From patent act language;

Witnesses object

Earlier this year, Senators Thom Tillis (R-NC) and Chris Coons (D-DE) of the Senate Judiciary Committee, along with three members of the House of Representatives, released a draft patent reform bill focusing on 35 U.S.C. § 101.

This core section of the law defines what makes something patentable, and currently states:

Whoever invents or discovers any new and useful process, machine, manufacture, or composition of matter, or any new and useful improvement thereof, may obtain a patent therefor, subject to the conditions and requirements of this title.

(Emphasis added.)

The proposed new version of the law would remove the word “new.”

The word “new” relates to traditional patent requirements of novelty and non-obviousness, and shifts the patentability focus to the utility of the claimed invention.

Hearings on the proposed change were held in June.

Many witnesses spoke against loosening patent eligibility. For example, a witness from the Electronic Frontier Foundation testified:

Rewriting Section 101 to remove long-standing protections may benefit big businesses, patent trolls, and incumbents with massive patent portfolios, but it will disproportionately imperil startups, independent developers, customers, and end users.

The change in the law would reverse recent US Supreme Court precedents restricting subject matter eligibility.

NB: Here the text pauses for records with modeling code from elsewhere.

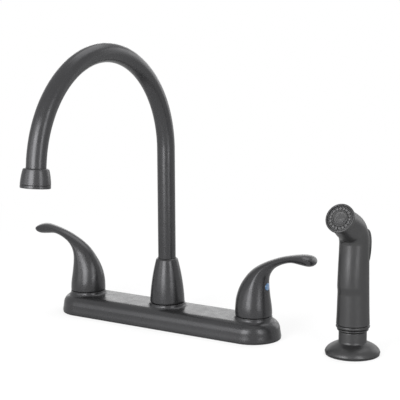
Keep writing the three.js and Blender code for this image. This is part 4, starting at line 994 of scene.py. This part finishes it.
def sprayer_table(sides=96):
    """Circles across the path: upright grip, elbow about a centre in front, nose. The
    foot has a chamfer, and the nose stops a hair short of its ring."""
    chamfer_height, chamfer_foot, nose_gap = 0.6, 0.965, 0.2
    a = angles(sides)
    front = -np.sin(a)
    z_up = np.linspace(body_foot + chamfer_height, elbow_start, 84)
    tilt = np.linspace(0, elbow_bend, 26)[1:]
    along_nose = np.linspace(0, nose_length - rim_height - nose_gap, 14)[1:]
    centre_y = np.concatenate([
        0 * z_up, -elbow_radius * (1 - np.cos(tilt)),
        -elbow_radius * (1 - np.cos(elbow_bend)) - along_nose * np.sin(elbow_bend)])
    centre_z = np.concatenate([
        z_up, elbow_start + elbow_radius * np.sin(tilt),
        elbow_start + elbow_radius * np.sin(elbow_bend) + along_nose * np.cos(elbow_bend)])
    lean = np.concatenate([0 * z_up, tilt, 0 * along_nose + elbow_bend])[:, None]
    share = np.concatenate([0 * z_up, 0 * tilt, along_nose / along_nose[-1]])[:, None]
    radius = grip_radius(centre_z[:, None] * (lean == 0) + elbow_start * (lean > 0), front)
    radius = radius + (nose_radius - top_radius) * smoothstep(share, 0, 1)
    across = radius * np.sin(a)
    table = np.stack([
        radius * np.cos(a), centre_y[:, None] + across * np.cos(lean),
        centre_z[:, None] + across * np.sin(lean)], axis=-1)
    foot = (table[0] - table[0].mean(axis=0)) * chamfer_foot + [0, 0, body_foot]
    table = np.concatenate([pole(foot.mean(axis=0), sides), foot[None], table,
                            pole(table[-1].mean(axis=0), sides)])
    return table + np.array([spray_x, spray_y, 0])


# %% Skin of the sprayer, with its waterway and pockets
pin_place = (spray_x, spray_y + 8.6, 112)  # the cross pin of the thumb lever
nose_way = np.array([0, -math.sin(elbow_bend), math.cos(elbow_bend)])
face_centre = np.array([
    spray_x,
    spray_y - elbow_radius * (1 - math.cos(elbow_bend)),
    elbow_start + elbow_radius * math.sin(elbow_bend)]) + nose_way * nose_length
# radius, from, to: inlet, the valve's room, its seat, the stem's guide, room for the head
waterway = ((10.2, 25, 58), (7.4, 57, 78), (4.6, 77, 82), (2.9, 81, 93), (5.8, 92, 103.5))
pocket_width, pocket_top, past_back = (-9.3, 9.3), 119.6, 30

shell = piece("sprayer_shell", [patch(sprayer_table())], sprayer_coat)
carve(shell, [
    *[rod(*bore, spray_axis) for bore in waterway],
    block(pocket_width, (4.9, past_back), (85.4, pocket_top), spray_axis),
    block(pocket_width, (1.9, past_back), (92, pocket_top), spray_axis),
    laid(rod(1.4, -20, 20, sides=32), (1, 0, 0), pin_place),
    laid(rod(2.6, -5.5, 30, sides=32), (0, 0, 1), (spray_x, spray_y - 9.7, 82)),
    laid(rod(10.8, -8, 2), nose_way, face_centre - nose_way * 3.6),
], crisp=40, at_once=True)
dress(shell, "sprayer", "spray_body")

# %% [markdown]
# A separate collar closes the body at its foot and sits on the holder's neck. Its bead
# is what gives the thin double line there.

# %% Collar under the body
collar_outline = np.concatenate([
    [(9.1, 23.2), (13.6, 23.2)], curve([(13.6, 23.2), (14.7, 23.2), (14.8, 24.0)], 5),
    curve([(14.8, 24.2), (14.8, 24.9), (14.1, 25.0)], 5), [(13.7, 25.2), (13.7, 25.4)],
    curve([(13.9, 25.5), (15.93, 25.5), (15.93, 27.4)], 9),
    curve([(15.85, 26.5), (15.9, 28.0), (14.9, 28.6)], 8), [(9.1, 28.6)],
])
piece("sprayer_collar", [lathe(collar_outline, spray_axis)], sprayer_coat, "sprayer",
      "spray_collar")


# %% [markdown]
# The thumb lever on the back is a crowned plate on a cross pin. Its side view is one
# closed outline with the plate, the boss round the pin and the nose that pushes the
# valve down. Across its width the outline is drawn in towards both ends, which rounds
# the edges over.

# %% Thumb lever
def slab(outline, half, soft, rows=7):
    """An outline in the y-z plane carried across x, drawn in along its own normals by
    soft (1 - cos) while the last soft millimetres are reached by sin."""
    outline = np.asarray(outline, float)
    after = np.roll(outline, -1, axis=0)
    ahead, behind = after - outline, outline - np.roll(outline, 1, axis=0)
    way = ahead / np.linalg.norm(ahead, axis=1, keepdims=True)
    way = way + behind / np.linalg.norm(behind, axis=1, keepdims=True)
    way /= np.linalg.norm(way, axis=1, keepdims=True)
    area = np.sum(outline[:, 0] * after[:, 1] - outline[:, 1] * after[:, 0])
    inward = np.stack([-way[:, 1], way[:, 0]], axis=1) * np.sign(area)
    t = np.linspace(0, np.pi / 2, rows)
    plain = half - soft
    x = np.sort(np.concatenate([-plain - soft * np.sin(t), plain + soft * np.sin(t)]))
    near = np.clip((np.abs(x) - plain) / soft, 0, 1)
    draw = soft * (1 - np.sqrt(1 - near**2))
    shape = outline[None] + inward[None] * draw[:, None, None]
    across = np.broadcast_to(x[:, None, None], (*shape.shape[:2], 1))
    table = np.concatenate([across, shape], axis=-1)
    first, last = (pole(table[k].mean(axis=0), len(outline)) for k in (0, -1))
    return patch(np.concatenate([first, table, last]))


trigger_side = np.concatenate([
    curve([(6.2, 115.2), (8.0, 118.0), (12.2, 118.0)], 8),
    curve([(12.2, 118.0), (22.0, 114.4), (22.0, 99.3), (16.8, 87.7)], 30)[1:],
    curve([(16.8, 87.7), (16.5, 87.0), (15.8, 87.0)], 4)[1:],
    curve([(14.2, 87.0), (13.7, 87.0), (13.9, 87.5)], 4),
    [(16.6, 93.3), (8.22, 93.3), (4.2, 97.32), (4.2, 100.32), (5.6, 108.4)],
])
lever_spots, lever_faces = slab(trigger_side, half=9.0, soft=1.2)
thumb = piece("thumb_lever", [(lever_spots + [spray_x, spray_y, 0], lever_faces)],
              sprayer_coat)
carve(thumb, [laid(rod(1.6, -20, 20, sides=32), (1, 0, 0), pin_place)], crisp=40)
dress(thumb, "trigger", "spray_trigger")

# %% [markdown]
# Behind the lever, inside the grip, a steel spring keeps the valve shut. It is a wire
# swept along a helix, with its turns close at both ends and apart between them. When
# the lever is squeezed the plunger comes down on it; the length of that slide is read
# from the joints and printed beside the spring's height.

# %% Valve spring
coil_foot, coil_top = (np.array(corner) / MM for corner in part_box("valve_spring"))
slide = next(joint for joint in frame["joints"] if joint["name"] == "plunger_slide")
coil_height, stroke = coil_top[2] - coil_foot[2], max(slide["range_m"]) / MM


def coil(radius, wire, turns, height, closed, steps=36, sides=12):
    """A ring of radius wire carried along the helix angle = 2 pi turns t, whose height
    is wire + (height - 2 wire) (t - closed sin(2 pi t) / 2 pi), with its ends capped."""
    t = np.linspace(0, 1, turns * steps + 1)
    angle = 2 * np.pi * turns * t
    climb = (height - 2 * wire) * (1 - closed * np.cos(2 * np.pi * t))
    z = wire + (height - 2 * wire) * (t - closed * np.sin(2 * np.pi * t) / (2 * np.pi))
    out = np.stack([np.cos(angle), np.sin(angle), 0 * t], axis=1)
    slope = climb / (2 * np.pi * turns * radius)
    way = np.stack([-np.sin(angle), np.cos(angle), slope], axis=1)
    way /= np.linalg.norm(way, axis=1, keepdims=True)
    across = np.cross(way, out)
    middle_line = radius * out + np.stack([0 * t, 0 * t, z], axis=1)
    a = angles(sides)[None, :, None]
    circle = np.cos(a) * out[:, None] + np.sin(a) * across[:, None]
    rings = middle_line[:, None] + wire * circle
    return np.concatenate([pole(middle_line[0], sides), rings, pole(middle_line[-1], sides)])


spring_table = coil(radius=4.6, wire=0.45, turns=5, height=coil_height, closed=0.35)
spring_table = spring_table + [spray_x, spray_y, coil_foot[2]]
spring = piece("coil_spring", [patch(spring_table)], steel, "sprayer", "valve_spring")
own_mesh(spring)
print("spring:", round(coil_height, 2), "mm high,", round(stroke, 2), "mm shorter when pressed")

# %% [markdown]
# ## The spray face
# The nozzle looks forwards and a little up. A ring with a rounded lip holds a dark
# plate with a dished middle, a ring of soft nubs, each with a tiny hole at its top, and
# a smaller ring of them in the dish. The nubs are one small lathe table, set round both
# circles by one formula.

# %% Nozzle ring and spray face
def at_nose(patched):
    """Lays a patch, made upright about the origin, on the axis of the nose."""
    return laid(patched, nose_way, face_centre)


rim_outline = np.concatenate([
    [(12.0, -3.4), (13.3, -3.4)], curve([(13.3, -3.4), (13.9, -3.4), (13.9, -2.8)], 4),
    curve([(13.9, -1.2), (13.9, 0), (13.0, 0)], 8),
    curve([(12.6, 0), (12.05, -0.1), (12.0, -0.8)], 6),
])
piece("nozzle_ring", [at_nose(lathe(rim_outline))], sprayer_coat, "sprayer", "nozzle_rim")

front = -1.1  # the plate's front lies this far inside the ring
face_outline = np.concatenate([
    [(0, front - 2.4), (11.6, front - 2.4), (11.7, front - 2.2), (11.7, front + 0.1),
     (11.3, front + 0.2)],
    curve([(10.9, front + 0.2), (10.7, front - 0.9), (9.4, front - 0.9),
           (8.1, front - 0.9)], 8),
    curve([(7.7, front - 0.6), (7.6, front + 0.7), (7.1, front + 0.7),
           (6.6, front + 0.1)], 9),
    curve([(6.5, front - 0.5), (4.5, front - 1.15), (2.2, front - 0.9),
           (0, front - 0.6)], 14),
])
piece("spray_plate", [at_nose(patch(turn(face_outline)))], face_plastic, "sprayer",
      "spray_face")

nub = np.concatenate([
    [(0, front - 1.1), (1.15, front - 1.1)],
    curve([(1.15, front - 0.4), (1.15, front + 0.5), (0.85, front + 0.8),
           (0.45, front + 0.75)], 7),
    [(0.4, front + 0.1), (0, front + 0.1)],
])
nubs = []
for circle, count, size, sink in ((9.4, 18, 1.0, 0.0), (4.2, 10, 0.5, 0.9)):
    spots, faces = patch(turn(nub * [size, 1], sides=16))
    for k in range(count):
        angle = 2 * math.pi * k / count
        place = [circle * math.cos(angle), circle * math.sin(angle), -sink]
        nubs.append((spots + place, faces))
piece("spray_nubs", [at_nose(part) for part in nubs], nub_rubber, "sprayer")
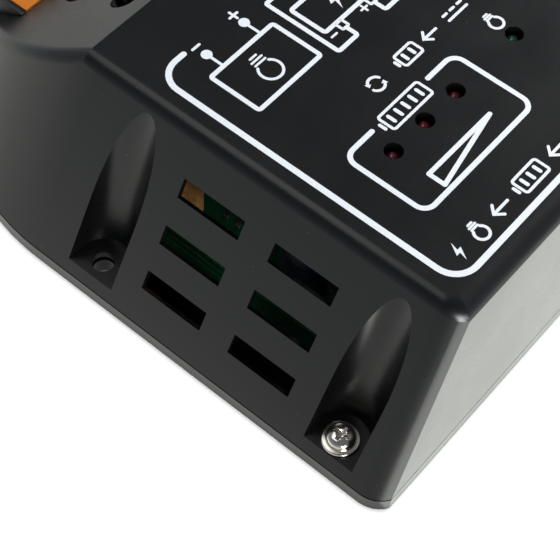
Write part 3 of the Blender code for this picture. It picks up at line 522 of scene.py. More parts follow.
class Print:
    """Collects one group of ink marks on the label face."""

    def __init__(self):
        self.bm = bmesh.new()
        self.low = (LABEL_Z - INK_SINK) / MM
        self.strokes = 0

    def top(self):
        """The next stroke's top. Strokes that cross lie at slightly different heights."""
        self.strokes += 1
        return (LABEL_Z + INK_DEPTH + INK_STEP * (self.strokes % INK_LEVELS)) / MM

    def line(self, corners, width=PICTOGRAM_LINE, radius=0.0, closed=False):
        path = rounded_path(corners, radius, closed)
        add_line(self.bm, path, width, self.low, self.top(), closed)

    def circle(self, centre, radius, start=0.0, end=360.0):
        closed = abs(end - start) >= 360.0
        path = arc(centre, radius, start, end)
        add_line(self.bm, path[:-1] if closed else path, PICTOGRAM_LINE, self.low, self.top(), closed)

    def disc(self, centre, radius):
        add_plate(self.bm, arc(centre, radius, 0, 360)[:-1], self.low, self.top())

    def plate(self, outline):
        add_plate(self.bm, outline, self.low, self.top())

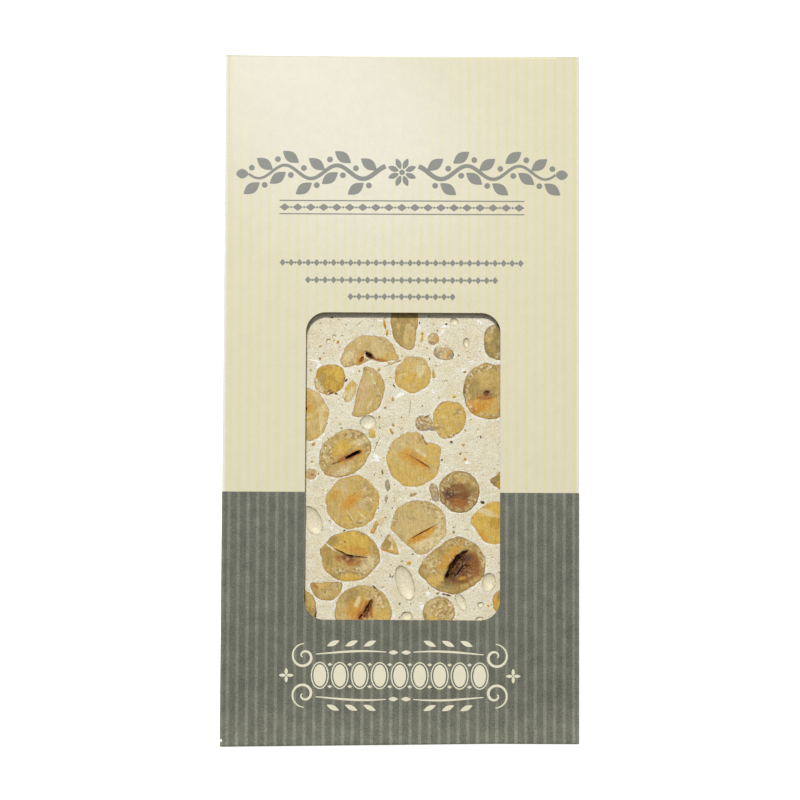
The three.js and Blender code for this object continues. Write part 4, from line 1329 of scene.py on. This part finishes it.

In addition, the bill would direct the Patent Office to construe section 101 in favor of eligibility.

Also, judicial exceptions to subject-matter eligibility – such as “abstract ideas,” “laws of nature,” or “natural phenomena,” would not be recognized. Even more radically, cases that established or interpreted such exceptions would be abrogated by the statute.

After years in which the scope of patent protection narrowed – especially with respect to computer-aided inventions and business methods – it’s now widening again.

As we discussed earlier this year, the Patent Office updated its examination guidelines yet again in January in recognition that trying distinguish between “abstract ideas” (that aren’t patentable) and non-abstract inventions (that are patentable) has proved problematic.